Sunday, October 14, 2007

System Failure!

Well, our computer has blown up. Literally. Master Chow "smelled something funny," then "the whole system shut down," and he "saw whisps of smoke."

We're getting a Mac. If Microsoft were a vampire, I'd drive a stake through it's cold, cold heart.

Thursday, October 04, 2007

Chimichurri and Skirt Steak

I've been meaning to post about chimichurri (an Argentine salsa), so I dug through my photos, and here it is.

A recipe for chimichurri is going to vary from family to family, and everyone believes that the variation that they grew up with is the best one out there. I'm no different - I used to sneak in the kitchen and eat this stuff with a spoon while my mom was out back, grilling the steak. There are three "secrets" to good chimichurri, in my opinion: (1) use fresh ingredients, (2) don't use a food processor, as it makes the whole mixture rather bitter, and (3) loosen up and adjust the ingredients to suit your tastes! So, I present you with my family's chimichurri recipe, but keep in mind that it is only a guideline, and even I adjust quantities every time I make this.
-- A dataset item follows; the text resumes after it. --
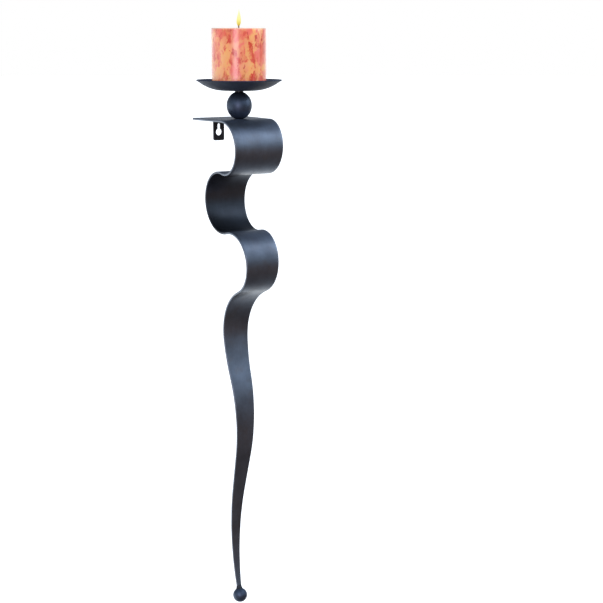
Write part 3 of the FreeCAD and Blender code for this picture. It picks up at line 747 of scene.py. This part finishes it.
def make_floor():
    """Pale floor under the tail ball, which shines so that it has no edge against the background."""
    recipe = Recipe("pale_floor")
    grain = recipe.noise(recipe.coords(), 3.0, 2.0)
    tone = recipe.ramp(grain, (0.0, 0.9), (1.0, 0.95))
    material = recipe.finish(Base_Color=tone, Roughness=0.9, Emission_Color=FLOOR_GLOW,
                             Emission_Strength=1.0)
    bm = bmesh.new()
    bmesh.ops.create_circle(bm, cap_ends=True, segments=96, radius=FLOOR_RADIUS)
    floor = make_object("floor", bm, material, smooth=False)
    floor.location.z = CAD_BOX[0].z - FLOOR_DROP
    floor.visible_glossy = False
    floor.visible_diffuse = False


# What the metal mirrors, by height from straight down (0) to straight up (1): the room in front of
# the wall, which is dim and brown at eye level, and the wall side behind, which is pale. One gives way
# to the other between ROOM_END and WALL_START, by how far a direction points into the wall.
ROOM_SIDE = ((0.0, (0.12, 0.125, 0.135)), (0.12, (0.085, 0.070, 0.062)), (0.25, (0.094, 0.056, 0.038)),
             (0.46, (0.128, 0.074, 0.048)), (0.54, (0.17, 0.19, 0.20)), (0.60, (0.30, 0.35, 0.39)),
             (0.66, (0.50, 0.57, 0.63)), (0.82, (0.38, 0.46, 0.58)), (0.92, (0.22, 0.27, 0.34)),
             (1.0, (0.15, 0.18, 0.23)))
WALL_SIDE = ((0.0, (0.20, 0.20, 0.20)), (0.12, (0.70, 0.72, 0.72)), (0.30, (0.95, 0.98, 0.98)),
             (0.50, (0.66, 0.67, 0.68)), (0.60, (0.20, 0.21, 0.22)), (0.78, (0.12, 0.14, 0.18)),
             (1.0, (0.15, 0.18, 0.23)))
ROOM_END, WALL_START = -0.15, 0.45
WORLD_STRENGTH = 2.0


def mirrored_room(add, join):
    """Colour that lies in each direction: ROOM_SIDE in front, WALL_SIDE behind."""
    way = add("ShaderNodeTexCoord")
    split = add("ShaderNodeSeparateXYZ")
    join(way.outputs["Generated"], split.inputs["Vector"])
    height = add("ShaderNodeMapRange")
    height.inputs["From Min"].default_value = -1.0
    join(split.outputs["Z"], height.inputs["Value"])
    depth = add("ShaderNodeMapRange")
    depth.inputs["From Min"].default_value = ROOM_END
    depth.inputs["From Max"].default_value = WALL_START
    join(split.outputs["Y"], depth.inputs["Value"])
    sides = add("ShaderNodeMix")
    sides.data_type = "RGBA"
    join(depth.outputs["Result"], sides.inputs[MIX_FACTOR])
    for stops, number in ((ROOM_SIDE, MIX_FIRST), (WALL_SIDE, MIX_SECOND)):
        ramp = add("ShaderNodeValToRGB")
        set_stops(ramp, stops)
        join(height.outputs["Result"], ramp.inputs["Fac"])
        join(ramp.outputs["Color"], sides.inputs[number])
    return sides.outputs[MIX_RESULT]


def make_world():
    """White to the eye; reflections and light come from the mirrored room."""
    world = bpy.data.worlds.new("studio")
    bpy.context.scene.world = world
    world.use_nodes = True
    tree = world.node_tree
    tree.nodes.clear()
    add, join = tree.nodes.new, tree.links.new
    mirrored = add("ShaderNodeBackground")
    mirrored.inputs["Strength"].default_value = WORLD_STRENGTH
    join(mirrored_room(add, join), mirrored.inputs["Color"])
    seen = add("ShaderNodeBackground")
    seen.inputs["Color"].default_value = (1, 1, 1, 1)
    path = add("ShaderNodeLightPath")
    mixed = add("ShaderNodeMixShader")
    join(path.outputs["Is Camera Ray"], mixed.inputs["Fac"])
    for number, source in ((1, mirrored), (2, seen)):
        join(source.outputs["Background"], mixed.inputs[number])
    out = add("ShaderNodeOutputWorld")
    join(mixed.outputs["Shader"], out.inputs["Surface"])


def add_softbox(name, azimuth, elevation, distance, size, power, colour):
    """Area light aimed at the curls. Azimuth 0 is straight in front, positive to the right."""
    curls = Vector((0, STACK_AXIS.y, BAR_BOX[1].z - 0.1))
    light = bpy.data.lights.new(name, "AREA")
    light.shape = "RECTANGLE"
    light.size, light.size_y = size
    light.energy = power
    light.color = colour
    item = bpy.data.objects.new(name, light)
    bpy.context.scene.collection.objects.link(item)
    side, lift = math.radians(azimuth), math.radians(elevation)
    way = Vector((math.sin(side) * math.cos(lift), -math.cos(side) * math.cos(lift), math.sin(lift)))
    item.location = curls + way * distance
    item.rotation_euler = way.to_track_quat("Z", "Y").to_euler()
    item.visible_camera = False


# Sensor and lens in mm, place in metres, yaw to the right and pitch down in degrees.
CAMERA_SENSOR, CAMERA_LENS = 36.0, 89.55224
CAMERA_X, CAMERA_Y, CAMERA_ABOVE_SHELF = -1.0615, -1.8921, 0.1188
CAMERA_YAW, CAMERA_PITCH = 32.46, 10.16


def add_camera():
    """Long lens in front of the sconce, to its left and above its shelf, looking slightly down."""
    camera = bpy.data.objects.new("camera", bpy.data.cameras.new("camera"))
    bpy.context.scene.collection.objects.link(camera)
    camera.data.sensor_width = CAMERA_SENSOR
    camera.data.lens = CAMERA_LENS
    camera.location = (CAMERA_X, CAMERA_Y, BAR_BOX[1].z + CAMERA_ABOVE_SHELF)
    yaw, pitch = math.radians(CAMERA_YAW), math.radians(CAMERA_PITCH)
    ahead = Vector((math.sin(yaw) * math.cos(pitch), math.cos(yaw) * math.cos(pitch), -math.sin(pitch)))
    camera.rotation_euler = ahead.to_track_quat("-Z", "Y").to_euler()
    bpy.context.scene.camera = camera


# ---------------------------------------------------------------- assembly

def paint_node(name, material):
    """Give a CAD node its finished material."""
    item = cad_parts[name]
    item.data.materials.clear()
    item.data.materials.append(material)
    for polygon in item.data.polygons:
        polygon.material_index = 0


def fit(piece, body, slot, *nodes):
    """Ride a piece on its body in place of the CAD nodes that it stands for."""
    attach(piece, body)
    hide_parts(*nodes)


def set_stage():
    """Camera, surroundings, floor and two soft lights."""
    bpy.context.scene.view_settings.view_transform = "Standard"
    add_camera()
    make_world()
    make_floor()
    add_softbox("key_softbox", azimuth=60.0, elevation=33.0, distance=0.75, size=(0.40, 0.40),
                power=1.5, colour=(0.90, 0.95, 1.0))
    add_softbox("left_window", azimuth=-43.0, elevation=4.0, distance=2.6, size=(1.0, 1.2),
                power=21.0, colour=(1.0, 0.85, 0.96))


def build_bracket():
    """Bar, tab, welds, stud and nut in place of their CAD nodes; paint on the turned pieces."""
    bar_paint = satin_paint("bar_satin_paint", (1.0, 1.0, 1.0), 0.35, 0.9, on_bar=True)
    ball_paint = satin_paint("ball_satin_paint", (0.44, 0.51, 0.61), 0.42, 0.8)
    dish_paint = satin_paint("dish_satin_paint", (0.34, 0.40, 0.50), 0.60, 0.6)
    small_black = black_paint("small_black_paint")
    steel = plated_steel("turned_steel", (0.45, 0.46, 0.48), 0.6)
    zinc = plated_steel("zinc_plate", (0.55, 0.55, 0.52), 0.75)
    fit(make_bar(bar_paint), "bracket", "bar_finish", "ribbon_strip")
    fit(make_tab(small_black), "bracket", "tab_finish", "hanger_tab")
    fit(make_tab_weld(small_black), "bracket", "weld_finish", "tab_weld")
    fit(make_tail_weld(small_black), "bracket", "weld_finish", "tail_weld")
    fit(make_stud(steel), "bracket", "stud_steel", "pricket_stud")
    fit(make_nut(zinc), "bracket", "fastener_zinc", "stud_nut")
    paint_node("drip_dish", dish_paint)
    paint_node("spacer_ball", ball_paint)
    paint_node("tail_ball", ball_paint)
    paint_node("dish_washer", small_black)
    paint_node("lock_washer", plated_steel("spring_steel", (0.30, 0.30, 0.31), 0.7))


def build_candle():
    """Wax and wick in place of their CAD nodes, and a flame that rides with them."""
    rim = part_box("candle_wax")[1].z
    wick_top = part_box("candle_wick")[1].z
    flame_foot, flame_top = rim + 2.0 * MM, rim + 27.0 * MM
    cotton = charred_cotton("charred_cotton", rim - 2 * MM, wick_top)
    fit(make_wax(marbled_wax("marbled_wax", rim)), "candle", "wax", "candle_wax")
    fit(make_wick(cotton), "candle", "wick_cotton", "candle_wick")
    flame = make_flame(flame_glow("flame_glow", flame_foot, flame_top), flame_foot, flame_top)
    flame.visible_shadow = False
    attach(flame, "candle")


set_stage()
build_bracket()
build_candle()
1 cup loosely packed fresh flat leaf parsley
1/4 cup fresh oregano
4-6 plump garlic cloves
a pinch of dried red hot peppers (unlike Mexican food, Argentine food generally is not "hot")
kosher salt to taste
1/4 cup extra virgin olive oil
2-3 Tablespoons red wine vinegar

Finely chop the parsley, oregano, and garlic. Combine with all the other ingredients and adjust the amounts until you like how it tastes. You can add more vinegar and olive oil until you get the consistency of a thick soup. This will make enough to marinate the meat, but you won't have any extra to serve with the meat on the side, so if you want more chimichurri, at least double the recipe.

Rub over the skirt steaks (about 2 pounds) and marinate for a few hours. When ready to grill the meat, clean off the marinade (you don't want the garlic to burn), and grill quickly, usually only a couple minutes on each side. Serve with more chimichurri.